By Peter J. Foley, Ed.D., editor-in-chief

I am suffering from education reform fatigue. I suspect there are tens of thousands of reform fatigue sufferers here in Thailand who are concerned parents, concerned students and concerned educators.

And so, on March 1, 2016, when I read yet another call for education reform article in the Bangkok Post, it was hard not to stifle a yawn, then a sigh, a sigh of resignation. The article is entitled “Declare Education in a State of Emergency.” The authors of the article repeat what so many articles in the Bangkok Post and The Nations newspapers have cried about for the past six years: Thai students’ low international PISA (The Program for International Student Assessment) scores and disastrous O-Net scores. Yet, the article, like all similar calls for reform since SCLThailand’s, founding six years ago is empty on solutions, an empty gas tank. And that goes for the present government’s attempt at reform with its 65 modules to address 33 educational problems nationwide. It is doomed to failure unless the issue of the teacher’s role in Thai society is not addressed first and foremost.

As the article indicates, Thai education officials have reached out to Finnish educators to discover what has made Finland one of the highest PISA scorer nations in the world while spending less of its proportional GNP on education than Thailand. The Thai educators must have discovered that Finland’s success was due to its well paced curriculum, effective teacher training programmes and school autonomy and decentralization. Thailand suffers from a strictly hierarchical, top-down management system of course. But even if these needs are addressed in Education Minister Dapong Ratanasuwan’s 65 modules, there remains the essential problem in Thai society and that is the prestige and compensation of Thai teachers.

In sum, good teachers, highly esteemed and well paid in Finnish society is the reason for Finland’s public education success. Until Thailand focuses on raising Thai teachers position in Thai society with meaningful teacher standards and subsequent financial and recognition awards, Thai education will continue to languish and disappoint. Thai students, and therefore Thai society, will continue to suffer and its place in the new ASEAN economics will remain problematical.

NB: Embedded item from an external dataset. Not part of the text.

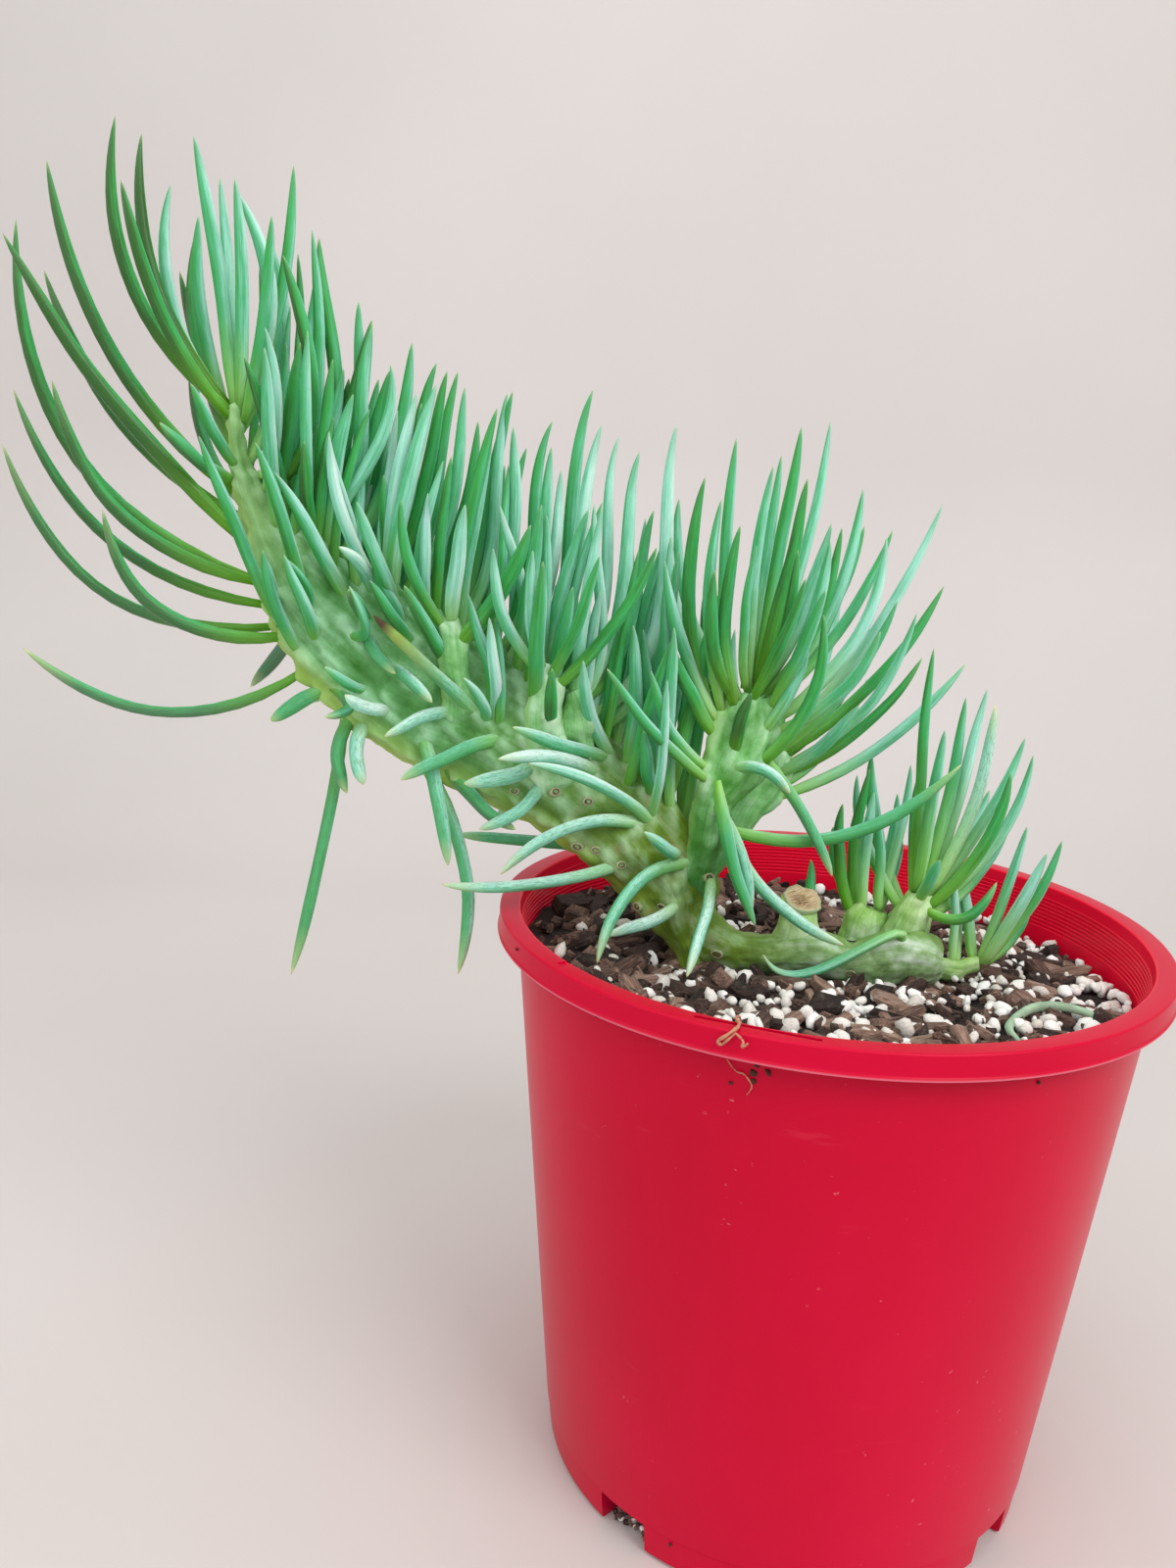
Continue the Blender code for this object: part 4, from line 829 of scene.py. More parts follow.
class Gathered:
    """Points and faces gathered for one mesh, with what its material reads at each point.

    Flow runs with the grain of a piece. Look holds the place along it, its tone and its dryness.
    """

    def __init__(self):
        self.points = []
        self.faces = []
        self.flow = []
        self.look = []

    def add(self, points, faces, flow=None, look=None):
        first = len(self.points)
        still = [(0.0, 0.0, 0.0)] * len(points)
        self.points += [tuple(point * MM) for point in points]
        self.faces += [tuple(first + corner for corner in face) for face in faces]
        self.flow += [tuple(value) for value in flow or still]
        self.look += [tuple(value) for value in look or still]

    def built(self, name, material, sharp_angle=None):
        mesh = bpy.data.meshes.new(name)
        mesh.from_pydata(self.points, [], self.faces)
        for title, values in (("flow", self.flow), ("look", self.look)):
            attribute = mesh.attributes.new(title, "FLOAT_VECTOR", "POINT")
            attribute.data.foreach_set("vector", np.array(values, np.float32).ravel())
        mesh.materials.append(material)
        mesh.shade_smooth()
        if sharp_angle:
            mesh.set_sharp_from_angle(angle=sharp_angle)
        return linked(name, mesh)


def linked(name, data):
    made = bpy.data.objects.new(name, data)
    bpy.context.scene.collection.objects.link(made)
    return made


def ring_faces(rings, sides, first=0):
    """Faces between rings of points, which look up where the rings grow outwards."""
    faces = []
    for low in range(first, first + (rings - 1) * sides, sides):
        for side in range(sides):
            after = (side + 1) % sides
            faces.append((low + side, low + sides + side, low + sides + after, low + after))
    return faces


def tube_faces(rings, sides, tip=False):
    """Faces of a tube whose first ring is capped, and whose end is capped or pointed."""
    faces = [(low, beside, above, high) for low, high, above, beside in ring_faces(rings, sides)]
    last = (rings - 1) * sides
    faces.append(tuple(reversed(range(sides))))
    if tip:
        faces += [(last + side, last + (side + 1) % sides, last + sides) for side in range(sides)]
    else:
        faces.append(tuple(range(last, last + sides)))
    return faces


def outward(faces, points, centre):
    """The faces turned so that they look away from the centre of their tube."""
    corner = [points[index] for index in faces[0][:3]]
    normal = (corner[1] - corner[0]).cross(corner[2] - corner[0])
    if normal.dot(corner[0] - centre) < 0.0:
        return [tuple(reversed(face)) for face in faces]
    return faces


def transported(curve, stations):
    """Frames along a curve that don't twist: place, across and through for each station."""
    along = leaf_way(curve, stations[0])
    side = along.cross(Vector((0.0, 1.0, 0.0)))
    if side.length < 0.2:
        side = along.cross(Vector((1.0, 0.0, 0.0)))
    side.normalize()
    frames = []
    for at in stations:
        along = leaf_way(curve, at)
        side = (side - along * side.dot(along)).normalized()
        frames.append((leaf_curve(curve, at), side, side.cross(along)))
    return frames


def shown_width(at, length, dry):
    """Share of the full half width: a slim root and a long tip, blunter where it has withered."""
    reach = max(SLIM_REACH, SLIM_LENGTH / length)
    root = SLIM_ROOT + (1.0 - SLIM_ROOT) * math.sin(math.pi / 2.0 * min(1.0, at / reach))
    past = max(0.0, at - TAPER_START) / (1.0 - TAPER_START)
    sharpness = TAPER_SHARPNESS + DRY_SHARPNESS * min(1.0, dry)
    return root * (1.0 - past**sharpness) ** TAPER_FULLNESS


def noise_seed(draw):
    return Vector([draw.uniform(0.0, 90.0) for _ in range(3)])


def add_leaf(gathered, leaf, tone, dry, draw, flare=0.0):
    """One finger leaf. Tone is how much pale bloom it has, and dry how far it has withered."""
    points, width = leaf
    length = leaf_length(leaf)
    seed = noise_seed(draw)
    stations = [1.0 - (1.0 - ring / LEAF_RINGS) ** RING_CROWDING for ring in range(LEAF_RINGS)]
    skin, flow, look = [], [], []
    for at, (centre, side, through) in zip(stations, transported(points, stations)):
        sway = noise.noise_vector(seed + Vector((at * SWAY_TURNS, 0.0, 0.0)))
        centre = centre + sway * SWAY * math.sin(math.pi * at)
        uneven = 1.0 + UNEVENNESS * noise.noise(seed + Vector((0.0, at * UNEVEN_TURNS, 0.0)))
        half = width * shown_width(at, length, dry) * uneven
        half *= 1.0 + flare * math.exp(-((at * length / FLARE_REACH) ** 2))
        for turn in turns(LEAF_SIDES):
            round_way = Vector((math.cos(turn), math.sin(turn), at))
            crease = 1.0 + dry * CREASE * noise.noise(seed + round_way * Vector(CREASE_TURNS))
            across = side * math.cos(turn) + through * LEAF_FLATNESS * math.sin(turn)
            skin.append(centre + across * half * crease)
            flow.append(seed + round_way * Vector((1.0, 1.0, length / FLOW_LENGTH)))
            # Painted light: paler along both edges as a painted highlight, and paler on the side that faces
            # the lamps
            paler = EDGE_HIGHLIGHT * (math.cos(turn) ** 8 - 0.25)
            look.append((at, tone + paler + LIT_SIDE_SHARE * across.dot(LIT_SIDE_FACING), dry))
    skin.append(points[-1])
    flow.append(seed + Vector((0.0, 0.0, length / FLOW_LENGTH)))
    look.append((1.0, tone, dry))
    faces = tube_faces(LEAF_RINGS, LEAF_SIDES, tip=True)
    gathered.add(skin, outward(faces, skin, leaf_curve(points, 0.0)), flow, look)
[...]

The Thai Minister of Education might want to start real reform with a fund created with big corporations and government support that awards merit pay to outstanding teachers. This would include awards for best teachers in each province of the Kingdom of Thailand. This step would immediately raise the interest of Thailand’s best and brightest university graduates. It is these best and brightest Thais that are so badly needed in Thai classrooms.

If the Education Minister initiates such a program, SCL Thailand and Foley’s Coffee will rush to be the first in line to make a contribution.

One reply on ““Declare Education in a State of Emergency”, and Then What?”

I understand many of the issues as I taught through these same changes for 25 years in Australia. At least they gave some autonomy to the schools as they decentralised but now the federal government is trying to take control again. In Australia many teachers (not all old) could not deal with the reforms and held on to the teacher centered classrooms with many retiring early due to lack of ability to cope. It took Australia a long time and I see many of the same issues here. Thailand educators are in for a tough ride especially as it also accelerates society change. But in the end there is only one thing worth fighting for and that is education for all.